**Aim**
Could you write out every record below exactly, leaving out any pictures?

"""

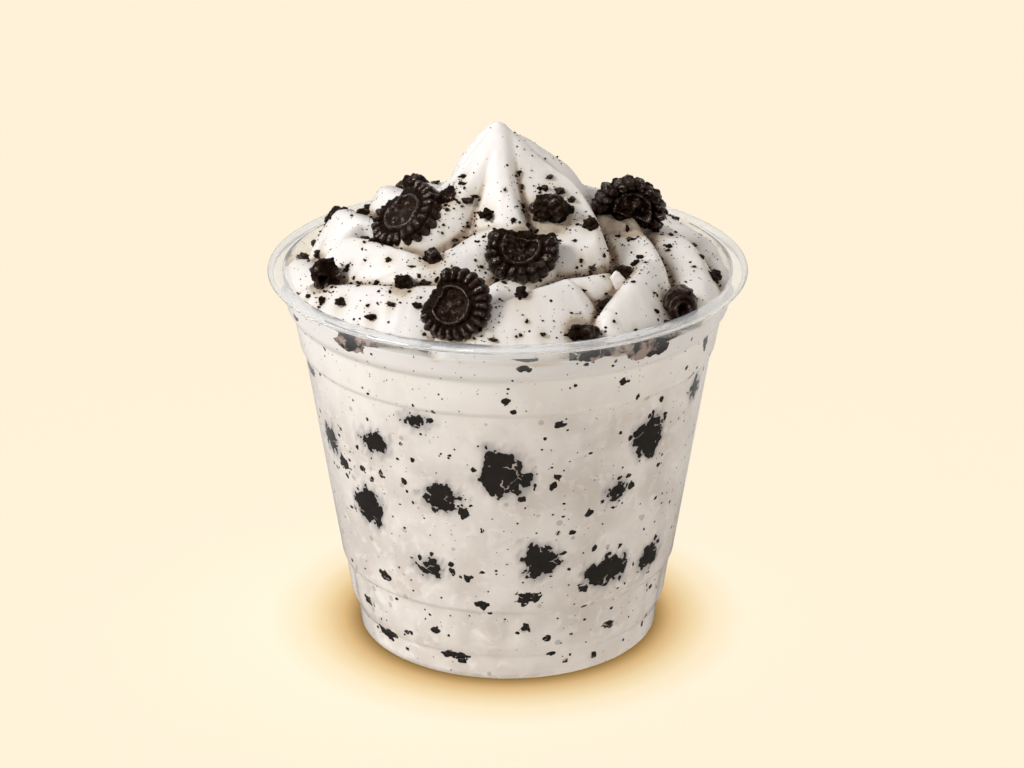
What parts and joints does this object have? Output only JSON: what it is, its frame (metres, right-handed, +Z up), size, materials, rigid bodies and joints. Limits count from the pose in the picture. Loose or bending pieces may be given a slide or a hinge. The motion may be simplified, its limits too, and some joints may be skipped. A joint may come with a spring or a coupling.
{
  "type": "blended ice cream cup",
  "caption": "Clear tapered plastic cup filled with blended vanilla ice cream, topped by a folded peak with broken chocolate cookie pieces, standing on its foot ring.",
  "frame": {"origin": "middle of the cup's foot ring, on the surface it stands on", "axes": "+Z up along the cup's axis, -Y towards the front, where the broad cookie piece sits by the lip, +X to the right seen from the front"},
  "size_m": [0.0978, 0.0978, 0.1084],
  "materials": {
    "clear_plastic": "clear gloss",
    "blended_ice_cream": "soft satin",
    "soft_serve": "soft satin",
    "chocolate_cookie": "matte crumbly",
    "soaked_cookie": "damp satin"
  },
  "bodies": {
    "root": {"cup": "clear_plastic", "cookie_wafer_left": "chocolate_cookie", "cookie_wafer_front": "chocolate_cookie", "cookie_wafer_middle": "chocolate_cookie", "cookie_wafer_right": "chocolate_cookie", "cookie_wafer_back": "chocolate_cookie", "cookie_wafer_back_right": "chocolate_cookie", "cookie_chunk_centre": "chocolate_cookie", "cookie_chunk_right": "chocolate_cookie", "cookie_chunk_left": "chocolate_cookie", "cookie_chunk_hollow": "chocolate_cookie", "cookie_chunk_rim": "chocolate_cookie", "cookie_chunk_small_left": "chocolate_cookie", "cookie_chunk_small_low": "chocolate_cookie", "cookie_chunk_ridge": "chocolate_cookie", "cookie_chunk_back": "chocolate_cookie", "cookie_chunk_back_left": "chocolate_cookie", "cookie_chunk_back_edge": "chocolate_cookie", "cookie_chunk_back_high": "chocolate_cookie", "wall_chunk_01": "soaked_cookie", "wall_chunk_02": "soaked_cookie", "wall_chunk_03": "soaked_cookie", "wall_chunk_04": "soaked_cookie", "wall_chunk_05": "soaked_cookie", "wall_chunk_06": "soaked_cookie", "wall_chunk_07": "soaked_cookie", "wall_chunk_08": "soaked_cookie", "wall_chunk_09": "soaked_cookie", "wall_chunk_10": "soaked_cookie", "wall_chunk_11": "soaked_cookie", "wall_chunk_12": "soaked_cookie", "wall_chunk_13": "soaked_cookie", "wall_chunk_14": "soaked_cookie", "wall_chunk_15": "soaked_cookie", "wall_chunk_16": "soaked_cookie", "wall_chunk_17": "soaked_cookie", "wall_chunk_18": "soaked_cookie", "wall_chunk_19": "soaked_cookie", "wall_chunk_20": "soaked_cookie", "wall_chunk_21": "soaked_cookie", "wall_chunk_22": "soaked_cookie", "wall_chunk_23": "soaked_cookie", "wall_chunk_24": "soaked_cookie", "blended_ice_cream": "blended_ice_cream", "soft_serve_swirl": "soft_serve"}
  },
  "joints": []
}
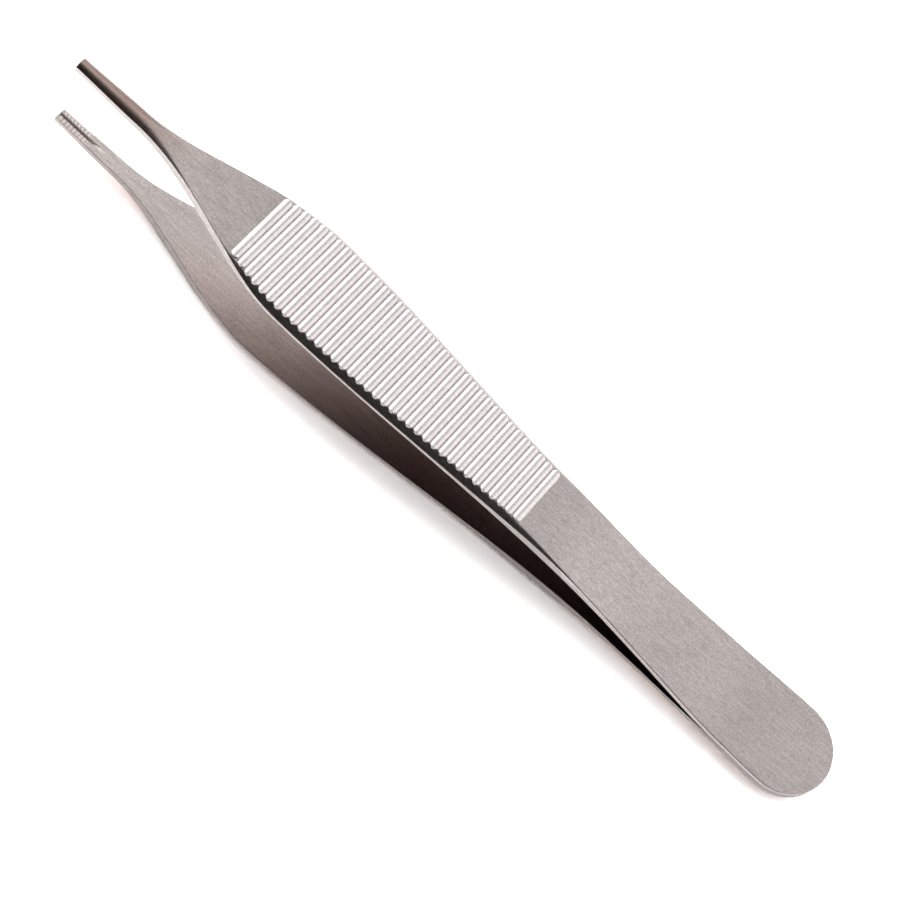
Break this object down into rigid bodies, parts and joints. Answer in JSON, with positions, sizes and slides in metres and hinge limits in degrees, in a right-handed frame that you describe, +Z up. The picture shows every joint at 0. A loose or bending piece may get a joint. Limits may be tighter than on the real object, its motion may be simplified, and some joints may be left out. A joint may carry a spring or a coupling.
{
  "type": "thumb forceps",
  "caption": "Steel thumb forceps with broad cross-ribbed grips, slender jaws with fine interlocking teeth, and spring arms welded together at a flat rounded heel.",
  "frame": {"origin": "on the table plane under the middle of the bounding box; the forceps lies on the ribs of its lower arm", "axes": "+X along the instrument from the heel to the jaw tips, +Y across it, +Z up from the table"},
  "size_m": [0.1202, 0.0138, 0.0159],
  "materials": {
    "satin_steel": "satin, fine bead-blasted stainless steel with brighter polished ribs"
  },
  "bodies": {
    "root": {"upper_arm": "satin_steel", "lower_arm": "satin_steel"}
  },
  "joints": []
}
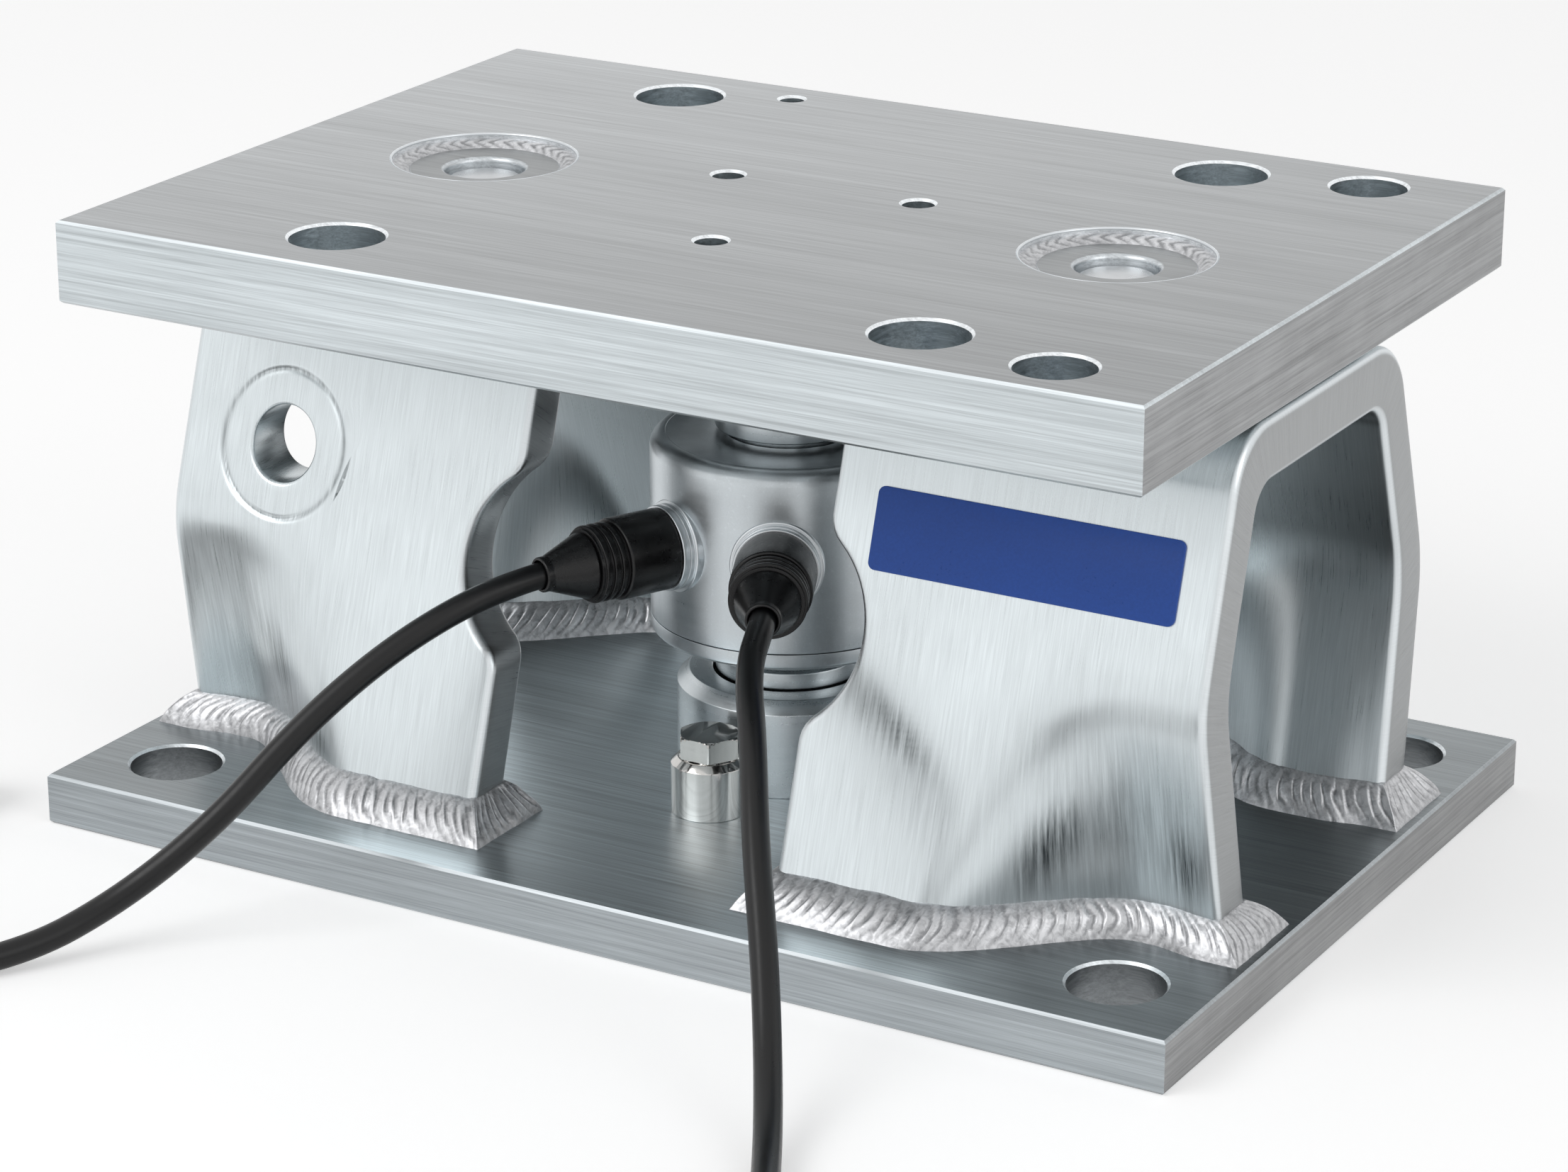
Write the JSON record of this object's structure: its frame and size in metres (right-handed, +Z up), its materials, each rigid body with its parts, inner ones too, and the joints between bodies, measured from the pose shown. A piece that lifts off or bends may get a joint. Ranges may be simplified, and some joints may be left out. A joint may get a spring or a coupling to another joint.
{
  "type": "load cell weighing module",
  "caption": "Weighing module for a tank leg: a column load cell between a welded base plate and a floating top plate, with pressed hold-down pedestals and free cables.",
  "frame": {"origin": "centre of the base plate's underside, under the load cell's axis", "axes": "+Z up along the load, +X along the long side towards the pedestal with the nameplate, -Y towards the side that the cables leave"},
  "size_m": [0.4774, 0.5713, 0.191],
  "materials": {
    "plate_steel": "brushed along the long side",
    "pressed_steel": "fine satin",
    "weld_metal": "rippled, bright",
    "turned_steel": "turned",
    "cell_steel": "satin",
    "stud_steel": "rolled thread, satin",
    "polished_steel": "polished",
    "socket_metal": "turned",
    "seal_rubber": "matt",
    "plug_black": "satin",
    "cable_black": "satin",
    "plate_blue": "printed foil, blank",
    "board_green": "lacquered",
    "gauge_foil": "foil"
  },
  "bodies": {
    "base": {"base_plate": "plate_steel", "left_pedestal": "pressed_steel", "right_pedestal": "pressed_steel", "left_front_weld": "weld_metal", "left_rear_weld": "weld_metal", "right_front_weld": "weld_metal", "right_rear_weld": "weld_metal", "lower_seat": "turned_steel", "lower_seal": "seal_rubber", "earth_post": "polished_steel", "earth_bolt": "polished_steel", "nameplate": "plate_blue", "left_cable": "cable_black", "left_coil": "cable_black", "left_tail": "cable_black", "left_far_plug": "plug_black", "left_far_boot": "plug_black", "right_cable": "cable_black", "right_coil": "cable_black", "right_tail": "cable_black", "right_far_plug": "plug_black", "right_far_boot": "plug_black"},
    "load_cell": {"rocker_column": "turned_steel", "cell_base_ring": "cell_steel", "cell_housing": "cell_steel", "cell_lid": "cell_steel", "signal_board": "board_green", "strain_gauge_1": "gauge_foil", "strain_gauge_2": "gauge_foil", "strain_gauge_3": "gauge_foil", "strain_gauge_4": "gauge_foil", "left_socket": "socket_metal", "right_socket": "socket_metal", "left_plug": "plug_black", "right_plug": "plug_black", "left_boot": "plug_black", "right_boot": "plug_black"},
    "top_plate": {"top_plate": "plate_steel", "left_boss": "turned_steel", "right_boss": "turned_steel", "left_boss_weld": "weld_metal", "right_boss_weld": "weld_metal", "left_stud": "stud_steel", "right_stud": "stud_steel", "left_washer": "stud_steel", "right_washer": "stud_steel", "left_nut": "stud_steel", "right_nut": "stud_steel", "left_lock_nut": "stud_steel", "right_lock_nut": "stud_steel", "upper_seat": "turned_steel", "upper_seal": "seal_rubber"}
  },
  "joints": [
    {"name": "top_plate_slide", "type": "slide", "parent": "base", "child": "top_plate", "axis": [1, 0, 0], "range_m": [-0.0025, 0.0025], "stiffness_N_per_m": 600},
    {"name": "load_cell_rock", "type": "hinge", "parent": "base", "child": "load_cell", "pos_m": [0, 0, 0.028], "axis": [0, 1, 0], "range_deg": [-1.2, 1.2]}
  ],
  "couplings": [
    {"joint": "load_cell_rock", "follows": "top_plate_slide", "rad_per_m": 7.9365}
  ]
}
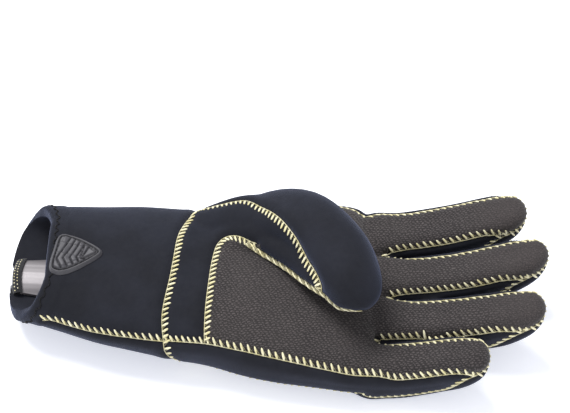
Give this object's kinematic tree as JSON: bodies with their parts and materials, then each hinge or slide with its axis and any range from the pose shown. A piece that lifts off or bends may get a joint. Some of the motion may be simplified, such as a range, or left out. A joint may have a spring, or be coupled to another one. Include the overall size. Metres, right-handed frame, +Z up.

"""

**Answer for this exercise**
What parts and joints does this object have? Output only JSON: what it is, its frame (metres, right-handed, +Z up), size, materials, rigid bodies and joints. Limits count from the pose in the picture. Loose or bending pieces may be given a slide or a hinge. The motion may be simplified, its limits too, and some joints may be skipped. A joint may come with a spring or a coupling.
{
  "type": "blended ice cream cup",
  "caption": "Clear tapered plastic cup filled with blended vanilla ice cream, topped by a folded peak with broken chocolate cookie pieces, standing on its foot ring.",
  "frame": {"origin": "middle of the cup's foot ring, on the surface it stands on", "axes": "+Z up along the cup's axis, -Y towards the front, where the broad cookie piece sits by the lip, +X to the right seen from the front"},
  "size_m": [0.0978, 0.0978, 0.1084],
  "materials": {
    "clear_plastic": "clear gloss",
    "blended_ice_cream": "soft satin",
    "soft_serve": "soft satin",
    "chocolate_cookie": "matte crumbly",
    "soaked_cookie": "damp satin"
  },
  "bodies": {
    "root": {"cup": "clear_plastic", "cookie_wafer_left": "chocolate_cookie", "cookie_wafer_front": "chocolate_cookie", "cookie_wafer_middle": "chocolate_cookie", "cookie_wafer_right": "chocolate_cookie", "cookie_wafer_back": "chocolate_cookie", "cookie_wafer_back_right": "chocolate_cookie", "cookie_chunk_centre": "chocolate_cookie", "cookie_chunk_right": "chocolate_cookie", "cookie_chunk_left": "chocolate_cookie", "cookie_chunk_hollow": "chocolate_cookie", "cookie_chunk_rim": "chocolate_cookie", "cookie_chunk_small_left": "chocolate_cookie", "cookie_chunk_small_low": "chocolate_cookie", "cookie_chunk_ridge": "chocolate_cookie", "cookie_chunk_back": "chocolate_cookie", "cookie_chunk_back_left": "chocolate_cookie", "cookie_chunk_back_edge": "chocolate_cookie", "cookie_chunk_back_high": "chocolate_cookie", "wall_chunk_01": "soaked_cookie", "wall_chunk_02": "soaked_cookie", "wall_chunk_03": "soaked_cookie", "wall_chunk_04": "soaked_cookie", "wall_chunk_05": "soaked_cookie", "wall_chunk_06": "soaked_cookie", "wall_chunk_07": "soaked_cookie", "wall_chunk_08": "soaked_cookie", "wall_chunk_09": "soaked_cookie", "wall_chunk_10": "soaked_cookie", "wall_chunk_11": "soaked_cookie", "wall_chunk_12": "soaked_cookie", "wall_chunk_13": "soaked_cookie", "wall_chunk_14": "soaked_cookie", "wall_chunk_15": "soaked_cookie", "wall_chunk_16": "soaked_cookie", "wall_chunk_17": "soaked_cookie", "wall_chunk_18": "soaked_cookie", "wall_chunk_19": "soaked_cookie", "wall_chunk_20": "soaked_cookie", "wall_chunk_21": "soaked_cookie", "wall_chunk_22": "soaked_cookie", "wall_chunk_23": "soaked_cookie", "wall_chunk_24": "soaked_cookie", "blended_ice_cream": "blended_ice_cream", "soft_serve_swirl": "soft_serve"}
  },
  "joints": []
}
Break this object down into rigid bodies, parts and joints. Answer in JSON, with positions, sizes and slides in metres and hinge limits in degrees, in a right-handed frame that you describe, +Z up. The picture shows every joint at 0. A loose or bending piece may get a joint. Limits may be tighter than on the real object, its motion may be simplified, and some joints may be left out. A joint may carry a spring or a coupling.
{
  "type": "thumb forceps",
  "caption": "Steel thumb forceps with broad cross-ribbed grips, slender jaws with fine interlocking teeth, and spring arms welded together at a flat rounded heel.",
  "frame": {"origin": "on the table plane under the middle of the bounding box; the forceps lies on the ribs of its lower arm", "axes": "+X along the instrument from the heel to the jaw tips, +Y across it, +Z up from the table"},
  "size_m": [0.1202, 0.0138, 0.0159],
  "materials": {
    "satin_steel": "satin, fine bead-blasted stainless steel with brighter polished ribs"
  },
  "bodies": {
    "root": {"upper_arm": "satin_steel", "lower_arm": "satin_steel"}
  },
  "joints": []
}
Write the JSON record of this object's structure: its frame and size in metres (right-handed, +Z up), its materials, each rigid body with its parts, inner ones too, and the joints between bodies, measured from the pose shown. A piece that lifts off or bends may get a joint. Ranges may be simplified, and some joints may be left out. A joint may get a spring or a coupling to another joint.
{
  "type": "load cell weighing module",
  "caption": "Weighing module for a tank leg: a column load cell between a welded base plate and a floating top plate, with pressed hold-down pedestals and free cables.",
  "frame": {"origin": "centre of the base plate's underside, under the load cell's axis", "axes": "+Z up along the load, +X along the long side towards the pedestal with the nameplate, -Y towards the side that the cables leave"},
  "size_m": [0.4774, 0.5713, 0.191],
  "materials": {
    "plate_steel": "brushed along the long side",
    "pressed_steel": "fine satin",
    "weld_metal": "rippled, bright",
    "turned_steel": "turned",
    "cell_steel": "satin",
    "stud_steel": "rolled thread, satin",
    "polished_steel": "polished",
    "socket_metal": "turned",
    "seal_rubber": "matt",
    "plug_black": "satin",
    "cable_black": "satin",
    "plate_blue": "printed foil, blank",
    "board_green": "lacquered",
    "gauge_foil": "foil"
  },
  "bodies": {
    "base": {"base_plate": "plate_steel", "left_pedestal": "pressed_steel", "right_pedestal": "pressed_steel", "left_front_weld": "weld_metal", "left_rear_weld": "weld_metal", "right_front_weld": "weld_metal", "right_rear_weld": "weld_metal", "lower_seat": "turned_steel", "lower_seal": "seal_rubber", "earth_post": "polished_steel", "earth_bolt": "polished_steel", "nameplate": "plate_blue", "left_cable": "cable_black", "left_coil": "cable_black", "left_tail": "cable_black", "left_far_plug": "plug_black", "left_far_boot": "plug_black", "right_cable": "cable_black", "right_coil": "cable_black", "right_tail": "cable_black", "right_far_plug": "plug_black", "right_far_boot": "plug_black"},
    "load_cell": {"rocker_column": "turned_steel", "cell_base_ring": "cell_steel", "cell_housing": "cell_steel", "cell_lid": "cell_steel", "signal_board": "board_green", "strain_gauge_1": "gauge_foil", "strain_gauge_2": "gauge_foil", "strain_gauge_3": "gauge_foil", "strain_gauge_4": "gauge_foil", "left_socket": "socket_metal", "right_socket": "socket_metal", "left_plug": "plug_black", "right_plug": "plug_black", "left_boot": "plug_black", "right_boot": "plug_black"},
    "top_plate": {"top_plate": "plate_steel", "left_boss": "turned_steel", "right_boss": "turned_steel", "left_boss_weld": "weld_metal", "right_boss_weld": "weld_metal", "left_stud": "stud_steel", "right_stud": "stud_steel", "left_washer": "stud_steel", "right_washer": "stud_steel", "left_nut": "stud_steel", "right_nut": "stud_steel", "left_lock_nut": "stud_steel", "right_lock_nut": "stud_steel", "upper_seat": "turned_steel", "upper_seal": "seal_rubber"}
  },
  "joints": [
    {"name": "top_plate_slide", "type": "slide", "parent": "base", "child": "top_plate", "axis": [1, 0, 0], "range_m": [-0.0025, 0.0025], "stiffness_N_per_m": 600},
    {"name": "load_cell_rock", "type": "hinge", "parent": "base", "child": "load_cell", "pos_m": [0, 0, 0.028], "axis": [0, 1, 0], "range_deg": [-1.2, 1.2]}
  ],
  "couplings": [
    {"joint": "load_cell_rock", "follows": "top_plate_slide", "rad_per_m": 7.9365}
  ]
}
Give this object's kinematic tree as JSON: bodies with their parts and materials, then each hinge or slide with its axis and any range from the pose shown. A piece that lifts off or bends may get a joint. Some of the motion may be simplified, such as a range, or left out. A joint may have a spring, or be coupled to another one. Include the overall size. Metres, right-handed frame, +Z up.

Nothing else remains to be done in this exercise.